• **Written instruction**: Make an exact copy of all the data.

• **Provided records**:
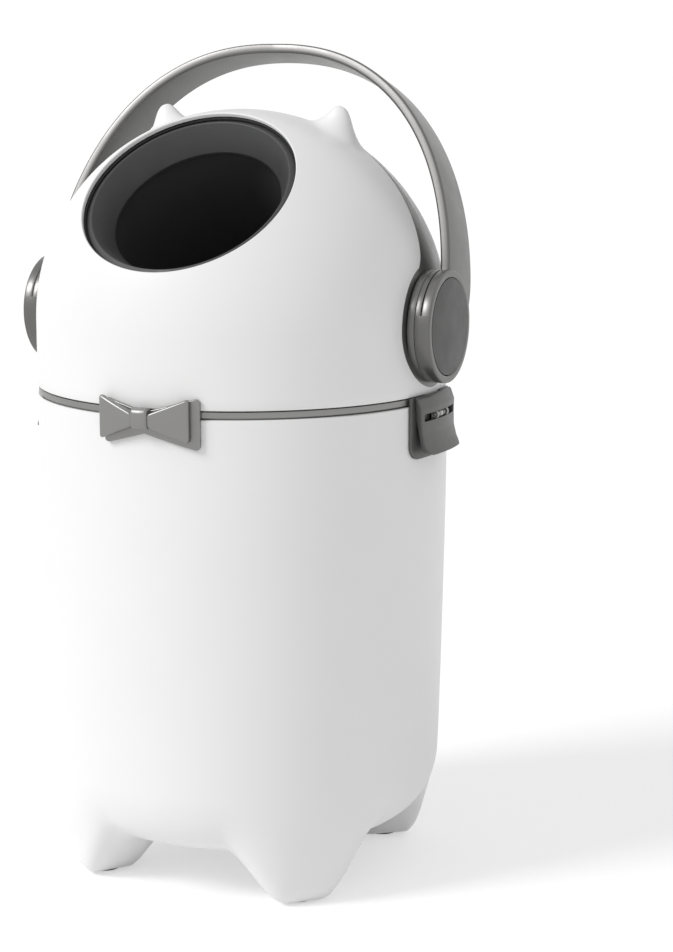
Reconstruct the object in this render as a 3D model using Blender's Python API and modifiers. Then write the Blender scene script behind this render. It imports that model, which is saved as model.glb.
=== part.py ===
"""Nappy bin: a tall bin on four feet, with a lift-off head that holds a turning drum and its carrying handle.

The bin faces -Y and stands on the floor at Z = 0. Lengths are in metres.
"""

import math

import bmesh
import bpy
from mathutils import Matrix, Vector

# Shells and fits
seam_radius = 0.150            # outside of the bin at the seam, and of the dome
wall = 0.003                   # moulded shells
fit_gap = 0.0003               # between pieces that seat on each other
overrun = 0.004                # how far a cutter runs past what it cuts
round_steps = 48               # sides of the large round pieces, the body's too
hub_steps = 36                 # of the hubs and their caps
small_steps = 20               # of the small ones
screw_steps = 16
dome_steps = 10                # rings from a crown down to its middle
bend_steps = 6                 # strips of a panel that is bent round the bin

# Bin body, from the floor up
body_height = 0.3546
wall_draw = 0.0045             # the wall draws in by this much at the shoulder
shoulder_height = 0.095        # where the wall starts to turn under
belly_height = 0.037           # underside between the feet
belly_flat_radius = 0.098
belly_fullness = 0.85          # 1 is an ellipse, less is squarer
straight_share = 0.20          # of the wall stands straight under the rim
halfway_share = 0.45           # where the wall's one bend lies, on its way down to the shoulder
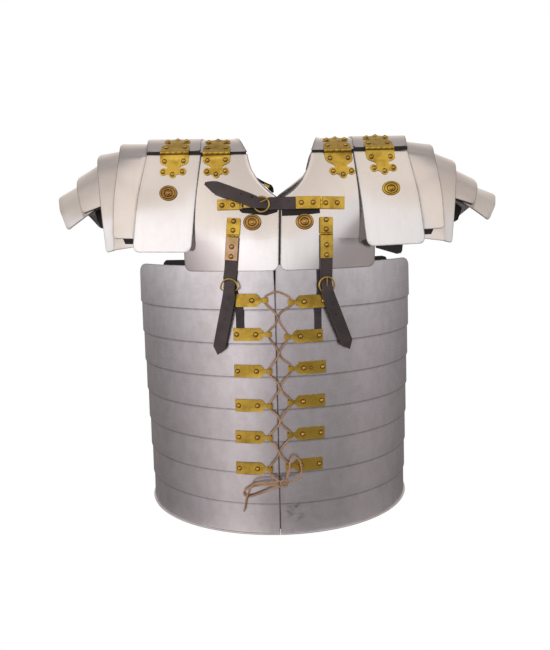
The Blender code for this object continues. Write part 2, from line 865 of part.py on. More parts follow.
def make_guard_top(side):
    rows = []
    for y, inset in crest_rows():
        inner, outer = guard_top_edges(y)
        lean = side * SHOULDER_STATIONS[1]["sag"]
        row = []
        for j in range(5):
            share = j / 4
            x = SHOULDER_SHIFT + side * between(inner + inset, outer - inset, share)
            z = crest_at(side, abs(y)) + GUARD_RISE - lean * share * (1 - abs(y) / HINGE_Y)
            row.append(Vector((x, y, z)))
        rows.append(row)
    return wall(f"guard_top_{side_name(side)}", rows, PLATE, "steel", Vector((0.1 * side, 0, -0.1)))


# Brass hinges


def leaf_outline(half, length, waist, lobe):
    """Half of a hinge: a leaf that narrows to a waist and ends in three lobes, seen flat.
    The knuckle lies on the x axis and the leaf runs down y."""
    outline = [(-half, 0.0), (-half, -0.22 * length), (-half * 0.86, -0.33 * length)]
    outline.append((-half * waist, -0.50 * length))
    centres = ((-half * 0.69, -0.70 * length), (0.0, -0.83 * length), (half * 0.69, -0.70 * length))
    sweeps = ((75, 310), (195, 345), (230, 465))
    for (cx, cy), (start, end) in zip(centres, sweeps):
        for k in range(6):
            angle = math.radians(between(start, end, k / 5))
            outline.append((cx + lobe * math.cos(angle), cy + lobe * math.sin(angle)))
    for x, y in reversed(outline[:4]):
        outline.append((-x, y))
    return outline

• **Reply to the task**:
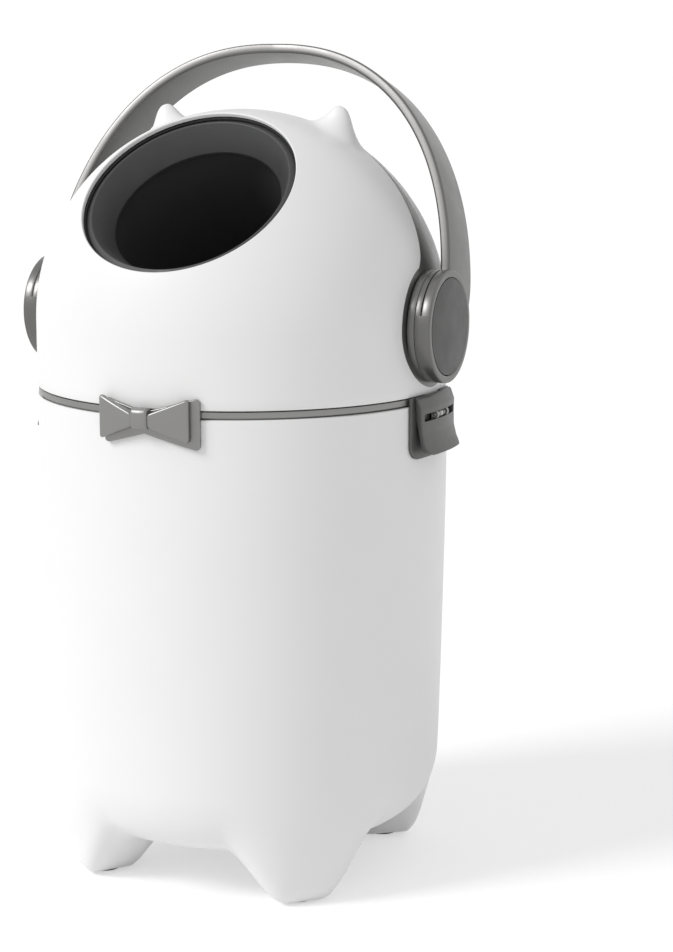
Reconstruct the object in this render as a 3D model using Blender's Python API and modifiers. Then write the Blender scene script behind this render. It imports that model, which is saved as model.glb.
=== part.py ===
"""Nappy bin: a tall bin on four feet, with a lift-off head that holds a turning drum and its carrying handle.

The bin faces -Y and stands on the floor at Z = 0. Lengths are in metres.
"""

import math

import bmesh
import bpy
from mathutils import Matrix, Vector

# Shells and fits
seam_radius = 0.150            # outside of the bin at the seam, and of the dome
wall = 0.003                   # moulded shells
fit_gap = 0.0003               # between pieces that seat on each other
overrun = 0.004                # how far a cutter runs past what it cuts
round_steps = 48               # sides of the large round pieces, the body's too
hub_steps = 36                 # of the hubs and their caps
small_steps = 20               # of the small ones
screw_steps = 16
dome_steps = 10                # rings from a crown down to its middle
bend_steps = 6                 # strips of a panel that is bent round the bin

# Bin body, from the floor up
body_height = 0.3546
wall_draw = 0.0045             # the wall draws in by this much at the shoulder
shoulder_height = 0.095        # where the wall starts to turn under
belly_height = 0.037           # underside between the feet
belly_flat_radius = 0.098
belly_fullness = 0.85          # 1 is an ellipse, less is squarer
straight_share = 0.20          # of the wall stands straight under the rim
halfway_share = 0.45           # where the wall's one bend lies, on its way down to the shoulder
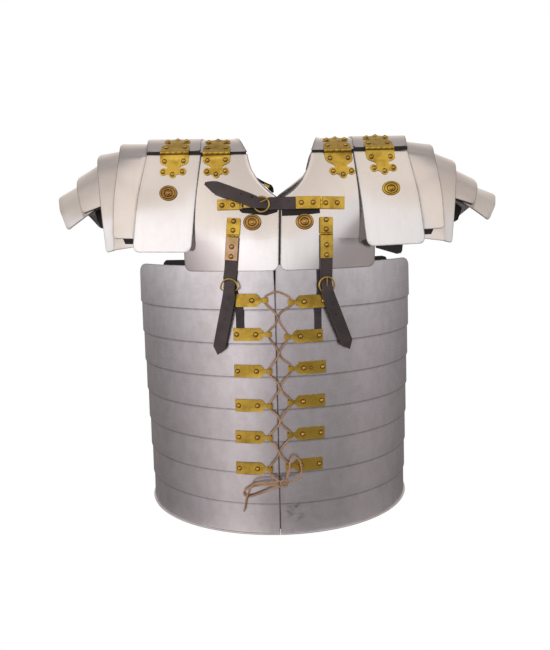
The Blender code for this object continues. Write part 2, from line 865 of part.py on. More parts follow.
def make_guard_top(side):
    rows = []
    for y, inset in crest_rows():
        inner, outer = guard_top_edges(y)
        lean = side * SHOULDER_STATIONS[1]["sag"]
        row = []
        for j in range(5):
            share = j / 4
            x = SHOULDER_SHIFT + side * between(inner + inset, outer - inset, share)
            z = crest_at(side, abs(y)) + GUARD_RISE - lean * share * (1 - abs(y) / HINGE_Y)
            row.append(Vector((x, y, z)))
        rows.append(row)
    return wall(f"guard_top_{side_name(side)}", rows, PLATE, "steel", Vector((0.1 * side, 0, -0.1)))


# Brass hinges


def leaf_outline(half, length, waist, lobe):
    """Half of a hinge: a leaf that narrows to a waist and ends in three lobes, seen flat.
    The knuckle lies on the x axis and the leaf runs down y."""
    outline = [(-half, 0.0), (-half, -0.22 * length), (-half * 0.86, -0.33 * length)]
    outline.append((-half * waist, -0.50 * length))
    centres = ((-half * 0.69, -0.70 * length), (0.0, -0.83 * length), (half * 0.69, -0.70 * length))
    sweeps = ((75, 310), (195, 345), (230, 465))
    for (cx, cy), (start, end) in zip(centres, sweeps):
        for k in range(6):
            angle = math.radians(between(start, end, k / 5))
            outline.append((cx + lobe * math.cos(angle), cy + lobe * math.sin(angle)))
    for x, y in reversed(outline[:4]):
        outline.append((-x, y))
    return outline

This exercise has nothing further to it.